Anche oggi è arrivata la notizia di un pedone ucciso da un’auto guidata da una persona ubriaca (pare avesse nel sangue un tasso di alcol quadruplo rispetto al massimo consentito); stavolta è successo a Genova. Poche ore dopo, si è saputo che il protagonista di un fatto analogo che aveva indignato l’Italia meno di un mese fa (la morte di una ragazza che attraversava la strada davanti a una discoteca di Pinerolo) è uscito di prigione. In barba ai giri di vite e alla tolleranza zero. Incredibile? No: è tutto normale. Ecco perché.
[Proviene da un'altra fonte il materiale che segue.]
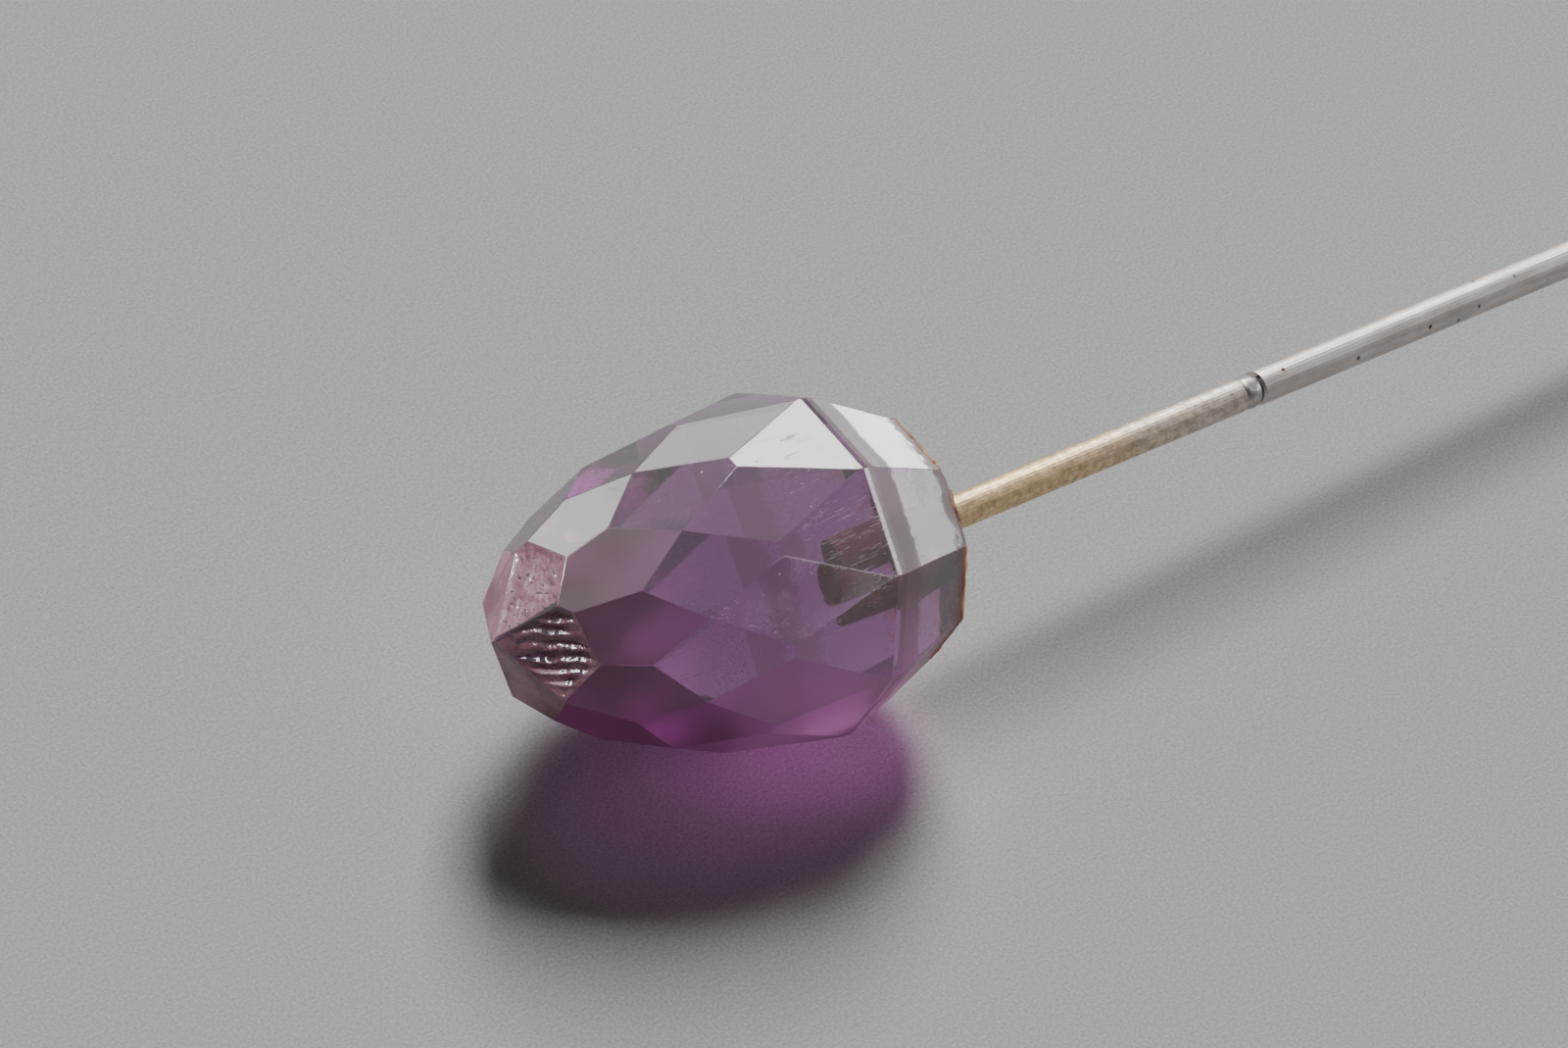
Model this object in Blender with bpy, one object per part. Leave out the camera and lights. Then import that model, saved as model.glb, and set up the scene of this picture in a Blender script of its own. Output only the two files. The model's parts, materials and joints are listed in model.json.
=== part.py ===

Il primo problema l’ho parzialmente spiegato nel post prima di questo (“Nuove multe, ecco perché i conti non vi tornano”, datato 6 agosto): la guida in stato di ebbrezza non prevede pene tali da superare la soglia oltre la quale anche un incensurato – in base alle complesse e “perdoniste” regole della procedura penale italiana – che venga condannato finisce davvero in carcere. Nemmeno ora, col giro di vite introdotto dal decreto Bianchi. Insomma, ci si sporca la fedina penale ma si resta a piede libero. E si continuerà così fino a quando i politici che introdurranno inasprimenti di pena non varcheranno il limite oltre il quale si finisce davvero in carcere (o classificheranno la guida in stato di ebbrezza come delitto e non più come “semplice” contravvenzione, cioè l’illecito penale più lieva), per cui i giri di vite resteranno virtuali.
Le condanne sono “virtuali” anche per l’omicidio colposo, tanto che il mese scorso molti magistrati si erano detti d’accordo sull’opportunità di contestare ai guidatori l’omicidio volontario. Il ragionamento è: se bevi da matti o ti droghi e poi ti metti al volante, non puoi non sapere che hai altissime probabilità di causare un incidente mortale”. Bene, oggi dal Tribunale del riesame di Torino è arrivata la prima sconfessione di questa linea. Con una sentenza che ora potrebbe dissuadere altri magistrati dal portare avanti le accuse di omicidio volontario in altri casi.